# SOURCE DATA

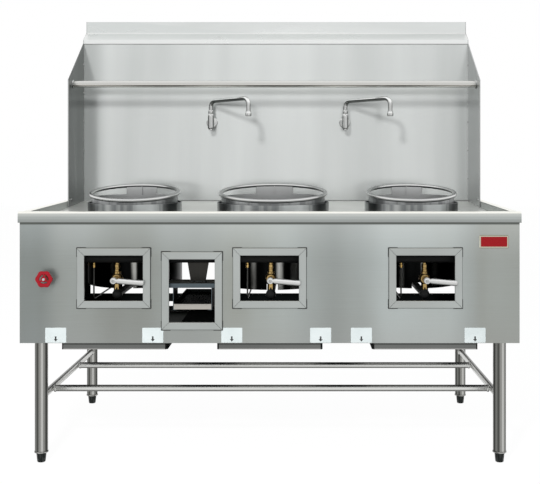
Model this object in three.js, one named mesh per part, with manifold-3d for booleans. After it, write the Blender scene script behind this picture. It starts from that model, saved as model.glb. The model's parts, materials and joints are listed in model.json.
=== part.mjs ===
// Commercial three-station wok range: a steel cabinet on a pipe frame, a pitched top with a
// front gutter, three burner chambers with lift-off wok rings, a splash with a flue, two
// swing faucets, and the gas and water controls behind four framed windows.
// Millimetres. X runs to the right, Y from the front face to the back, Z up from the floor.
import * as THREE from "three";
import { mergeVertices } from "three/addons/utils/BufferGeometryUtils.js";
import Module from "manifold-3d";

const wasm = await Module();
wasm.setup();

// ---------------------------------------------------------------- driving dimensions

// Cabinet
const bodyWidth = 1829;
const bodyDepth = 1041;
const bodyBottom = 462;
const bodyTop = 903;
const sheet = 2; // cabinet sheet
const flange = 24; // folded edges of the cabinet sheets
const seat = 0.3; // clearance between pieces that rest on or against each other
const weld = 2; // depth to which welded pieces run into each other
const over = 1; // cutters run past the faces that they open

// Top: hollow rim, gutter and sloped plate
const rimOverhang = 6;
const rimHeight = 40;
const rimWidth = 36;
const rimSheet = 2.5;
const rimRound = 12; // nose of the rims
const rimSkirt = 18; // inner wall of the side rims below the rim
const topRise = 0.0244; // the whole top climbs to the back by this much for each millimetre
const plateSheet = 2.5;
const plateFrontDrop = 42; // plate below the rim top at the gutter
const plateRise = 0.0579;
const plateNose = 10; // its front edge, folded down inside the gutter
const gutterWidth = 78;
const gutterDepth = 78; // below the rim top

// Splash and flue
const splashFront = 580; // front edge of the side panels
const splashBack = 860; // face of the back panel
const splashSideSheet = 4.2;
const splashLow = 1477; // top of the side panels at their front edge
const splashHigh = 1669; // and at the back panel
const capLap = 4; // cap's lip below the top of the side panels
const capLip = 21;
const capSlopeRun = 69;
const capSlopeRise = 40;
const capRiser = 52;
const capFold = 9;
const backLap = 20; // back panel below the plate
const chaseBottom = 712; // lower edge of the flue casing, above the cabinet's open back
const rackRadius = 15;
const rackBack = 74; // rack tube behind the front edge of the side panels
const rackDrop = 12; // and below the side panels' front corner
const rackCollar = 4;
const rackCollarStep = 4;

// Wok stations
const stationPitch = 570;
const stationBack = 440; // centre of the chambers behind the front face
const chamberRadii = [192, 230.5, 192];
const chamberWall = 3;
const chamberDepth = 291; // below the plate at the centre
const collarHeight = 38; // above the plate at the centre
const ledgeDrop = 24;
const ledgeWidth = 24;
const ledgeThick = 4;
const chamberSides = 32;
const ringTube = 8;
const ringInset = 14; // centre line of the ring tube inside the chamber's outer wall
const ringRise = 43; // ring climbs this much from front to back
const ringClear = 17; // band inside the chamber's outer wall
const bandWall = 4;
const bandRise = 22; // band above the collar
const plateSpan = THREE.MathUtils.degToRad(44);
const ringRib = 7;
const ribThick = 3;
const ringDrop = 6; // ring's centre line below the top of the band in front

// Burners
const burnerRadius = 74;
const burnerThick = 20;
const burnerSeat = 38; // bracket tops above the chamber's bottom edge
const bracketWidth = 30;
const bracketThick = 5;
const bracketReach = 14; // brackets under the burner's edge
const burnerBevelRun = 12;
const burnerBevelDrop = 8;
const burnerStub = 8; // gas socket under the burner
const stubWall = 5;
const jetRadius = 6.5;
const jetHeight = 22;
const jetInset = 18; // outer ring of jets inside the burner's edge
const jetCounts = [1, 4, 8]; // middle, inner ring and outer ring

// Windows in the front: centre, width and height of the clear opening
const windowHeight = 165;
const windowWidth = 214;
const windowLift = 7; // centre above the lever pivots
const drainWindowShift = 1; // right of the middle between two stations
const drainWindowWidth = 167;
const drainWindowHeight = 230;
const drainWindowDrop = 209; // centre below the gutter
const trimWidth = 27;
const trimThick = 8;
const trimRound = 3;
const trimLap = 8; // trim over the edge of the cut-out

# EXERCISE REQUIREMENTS
Give an exact copy of all the data shown above.

# WRITTEN RESPONSE
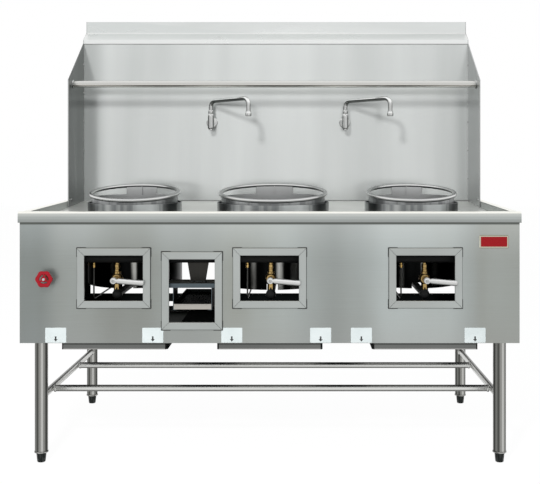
Model this object in three.js, one named mesh per part, with manifold-3d for booleans. After it, write the Blender scene script behind this picture. It starts from that model, saved as model.glb. The model's parts, materials and joints are listed in model.json.
=== part.mjs ===
// Commercial three-station wok range: a steel cabinet on a pipe frame, a pitched top with a
// front gutter, three burner chambers with lift-off wok rings, a splash with a flue, two
// swing faucets, and the gas and water controls behind four framed windows.
// Millimetres. X runs to the right, Y from the front face to the back, Z up from the floor.
import * as THREE from "three";
import { mergeVertices } from "three/addons/utils/BufferGeometryUtils.js";
import Module from "manifold-3d";

const wasm = await Module();
wasm.setup();

// ---------------------------------------------------------------- driving dimensions

// Cabinet
const bodyWidth = 1829;
const bodyDepth = 1041;
const bodyBottom = 462;
const bodyTop = 903;
const sheet = 2; // cabinet sheet
const flange = 24; // folded edges of the cabinet sheets
const seat = 0.3; // clearance between pieces that rest on or against each other
const weld = 2; // depth to which welded pieces run into each other
const over = 1; // cutters run past the faces that they open

// Top: hollow rim, gutter and sloped plate
const rimOverhang = 6;
const rimHeight = 40;
const rimWidth = 36;
const rimSheet = 2.5;
const rimRound = 12; // nose of the rims
const rimSkirt = 18; // inner wall of the side rims below the rim
const topRise = 0.0244; // the whole top climbs to the back by this much for each millimetre
const plateSheet = 2.5;
const plateFrontDrop = 42; // plate below the rim top at the gutter
const plateRise = 0.0579;
const plateNose = 10; // its front edge, folded down inside the gutter
const gutterWidth = 78;
const gutterDepth = 78; // below the rim top

// Splash and flue
const splashFront = 580; // front edge of the side panels
const splashBack = 860; // face of the back panel
const splashSideSheet = 4.2;
const splashLow = 1477; // top of the side panels at their front edge
const splashHigh = 1669; // and at the back panel
const capLap = 4; // cap's lip below the top of the side panels
const capLip = 21;
const capSlopeRun = 69;
const capSlopeRise = 40;
const capRiser = 52;
const capFold = 9;
const backLap = 20; // back panel below the plate
const chaseBottom = 712; // lower edge of the flue casing, above the cabinet's open back
const rackRadius = 15;
const rackBack = 74; // rack tube behind the front edge of the side panels
const rackDrop = 12; // and below the side panels' front corner
const rackCollar = 4;
const rackCollarStep = 4;

// Wok stations
const stationPitch = 570;
const stationBack = 440; // centre of the chambers behind the front face
const chamberRadii = [192, 230.5, 192];
const chamberWall = 3;
const chamberDepth = 291; // below the plate at the centre
const collarHeight = 38; // above the plate at the centre
const ledgeDrop = 24;
const ledgeWidth = 24;
const ledgeThick = 4;
const chamberSides = 32;
const ringTube = 8;
const ringInset = 14; // centre line of the ring tube inside the chamber's outer wall
const ringRise = 43; // ring climbs this much from front to back
const ringClear = 17; // band inside the chamber's outer wall
const bandWall = 4;
const bandRise = 22; // band above the collar
const plateSpan = THREE.MathUtils.degToRad(44);
const ringRib = 7;
const ribThick = 3;
const ringDrop = 6; // ring's centre line below the top of the band in front

// Burners
const burnerRadius = 74;
const burnerThick = 20;
const burnerSeat = 38; // bracket tops above the chamber's bottom edge
const bracketWidth = 30;
const bracketThick = 5;
const bracketReach = 14; // brackets under the burner's edge
const burnerBevelRun = 12;
const burnerBevelDrop = 8;
const burnerStub = 8; // gas socket under the burner
const stubWall = 5;
const jetRadius = 6.5;
const jetHeight = 22;
const jetInset = 18; // outer ring of jets inside the burner's edge
const jetCounts = [1, 4, 8]; // middle, inner ring and outer ring

// Windows in the front: centre, width and height of the clear opening
const windowHeight = 165;
const windowWidth = 214;
const windowLift = 7; // centre above the lever pivots
const drainWindowShift = 1; // right of the middle between two stations
const drainWindowWidth = 167;
const drainWindowHeight = 230;
const drainWindowDrop = 209; // centre below the gutter
const trimWidth = 27;
const trimThick = 8;
const trimRound = 3;
const trimLap = 8; // trim over the edge of the cut-out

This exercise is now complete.